Taverna has now moved to the Apache Software Foundation. For updated information, see Apache Taverna (incubating).

Manchester Centre for Integrative Systems Biology

The BBSRC and EPSRC have awarded £6.3m to the Manchester Centre for Integrative Systems Biology (MCISB) based at the Manchester Interdisciplinary Biocentre (MIB). The award is to pioneer the development of new experimental and computational technologies in Systems Biology, and their exploitation.

The MCISB is intended to provide a hub for cutting-edge systems biology research in the Manchester area, acting as a focal point for the creation of the necessary ideas and infrastructure, and for establishing new methods and routines.

The co-investigators in the project Professor Norman Paton, Professor Douglas Kell et al. It ran from May 2005 to April 2010.

Metabolomic Pathways

The Manchester Centre for Integrative Systems Biology is in the process of measuring the kinetic and binding constants associated with enzyme reactions in metabolic pathways in the yeast, Saccharomyces cerevisiae.
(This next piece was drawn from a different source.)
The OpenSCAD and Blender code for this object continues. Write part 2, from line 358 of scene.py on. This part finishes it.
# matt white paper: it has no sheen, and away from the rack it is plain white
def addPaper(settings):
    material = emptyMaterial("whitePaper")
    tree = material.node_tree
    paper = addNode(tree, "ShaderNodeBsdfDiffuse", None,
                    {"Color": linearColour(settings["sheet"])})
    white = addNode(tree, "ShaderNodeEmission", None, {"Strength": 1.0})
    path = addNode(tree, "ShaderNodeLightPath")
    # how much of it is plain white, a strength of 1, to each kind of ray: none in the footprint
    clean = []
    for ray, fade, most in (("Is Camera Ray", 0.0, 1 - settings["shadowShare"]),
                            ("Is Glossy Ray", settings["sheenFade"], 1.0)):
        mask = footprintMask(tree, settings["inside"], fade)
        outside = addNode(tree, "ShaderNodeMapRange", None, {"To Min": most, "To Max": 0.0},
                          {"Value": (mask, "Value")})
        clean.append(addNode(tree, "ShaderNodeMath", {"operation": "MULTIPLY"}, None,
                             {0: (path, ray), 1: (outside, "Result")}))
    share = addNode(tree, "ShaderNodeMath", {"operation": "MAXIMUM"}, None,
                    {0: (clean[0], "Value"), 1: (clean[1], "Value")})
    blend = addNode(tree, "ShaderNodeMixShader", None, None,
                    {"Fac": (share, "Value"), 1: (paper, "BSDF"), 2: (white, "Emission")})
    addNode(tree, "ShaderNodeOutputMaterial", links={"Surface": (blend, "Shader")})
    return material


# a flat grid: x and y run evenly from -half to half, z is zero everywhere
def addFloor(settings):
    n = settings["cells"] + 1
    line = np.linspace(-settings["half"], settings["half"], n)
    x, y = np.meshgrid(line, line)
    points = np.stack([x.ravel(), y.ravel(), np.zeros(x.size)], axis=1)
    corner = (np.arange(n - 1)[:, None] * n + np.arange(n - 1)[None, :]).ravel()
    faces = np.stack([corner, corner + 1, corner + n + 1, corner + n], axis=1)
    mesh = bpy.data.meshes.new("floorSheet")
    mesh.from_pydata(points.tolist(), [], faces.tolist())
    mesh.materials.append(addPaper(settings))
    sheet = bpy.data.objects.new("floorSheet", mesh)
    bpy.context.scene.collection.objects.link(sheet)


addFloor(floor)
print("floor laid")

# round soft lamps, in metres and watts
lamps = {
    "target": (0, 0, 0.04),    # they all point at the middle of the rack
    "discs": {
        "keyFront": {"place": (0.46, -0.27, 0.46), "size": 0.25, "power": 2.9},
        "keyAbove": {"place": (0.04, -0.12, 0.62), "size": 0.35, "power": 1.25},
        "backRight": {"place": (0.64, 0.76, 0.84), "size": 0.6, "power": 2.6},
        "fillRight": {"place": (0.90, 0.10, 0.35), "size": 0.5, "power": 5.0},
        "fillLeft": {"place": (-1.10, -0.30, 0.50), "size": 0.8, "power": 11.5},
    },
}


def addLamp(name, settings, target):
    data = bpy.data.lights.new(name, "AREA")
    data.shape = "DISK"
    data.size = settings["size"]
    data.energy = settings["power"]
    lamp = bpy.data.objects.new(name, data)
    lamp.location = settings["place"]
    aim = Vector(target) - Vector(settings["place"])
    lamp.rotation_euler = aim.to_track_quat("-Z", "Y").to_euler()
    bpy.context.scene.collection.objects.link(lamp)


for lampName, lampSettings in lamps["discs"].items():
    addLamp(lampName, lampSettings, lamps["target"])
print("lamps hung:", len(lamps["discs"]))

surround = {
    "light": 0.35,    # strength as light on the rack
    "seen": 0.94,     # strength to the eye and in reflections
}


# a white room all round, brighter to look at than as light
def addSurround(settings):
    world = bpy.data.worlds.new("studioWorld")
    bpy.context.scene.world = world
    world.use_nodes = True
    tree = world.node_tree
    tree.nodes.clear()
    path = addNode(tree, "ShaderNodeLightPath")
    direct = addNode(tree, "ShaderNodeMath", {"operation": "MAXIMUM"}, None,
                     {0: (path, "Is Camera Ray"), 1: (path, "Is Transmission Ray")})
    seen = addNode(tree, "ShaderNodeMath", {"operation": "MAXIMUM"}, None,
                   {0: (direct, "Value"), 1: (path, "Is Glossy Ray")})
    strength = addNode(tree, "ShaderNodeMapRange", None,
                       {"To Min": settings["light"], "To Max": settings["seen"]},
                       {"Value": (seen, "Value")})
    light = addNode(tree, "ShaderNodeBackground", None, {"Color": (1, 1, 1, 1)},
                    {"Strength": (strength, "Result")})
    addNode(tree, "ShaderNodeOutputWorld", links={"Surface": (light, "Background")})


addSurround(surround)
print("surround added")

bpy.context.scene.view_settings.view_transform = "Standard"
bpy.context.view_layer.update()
Quantitative models of these metabolic pathways are being integrated with transcriptomic, proteomic and metabolomic data by workflows that have been constructed and enacted using Taverna.

Publications

A poster by Peter Li describing the systems biology workflows was presented at the International Conference of Systems Biology 2006 and he has written several publications about the work.

Many of the workflows make use of Systems Biology Markup Language (SBML) as described in the paper Automated manipulation of systems biology models using libSBML within Taverna workflows by Li et al.

An example workflow using SBML is available on myExperiment.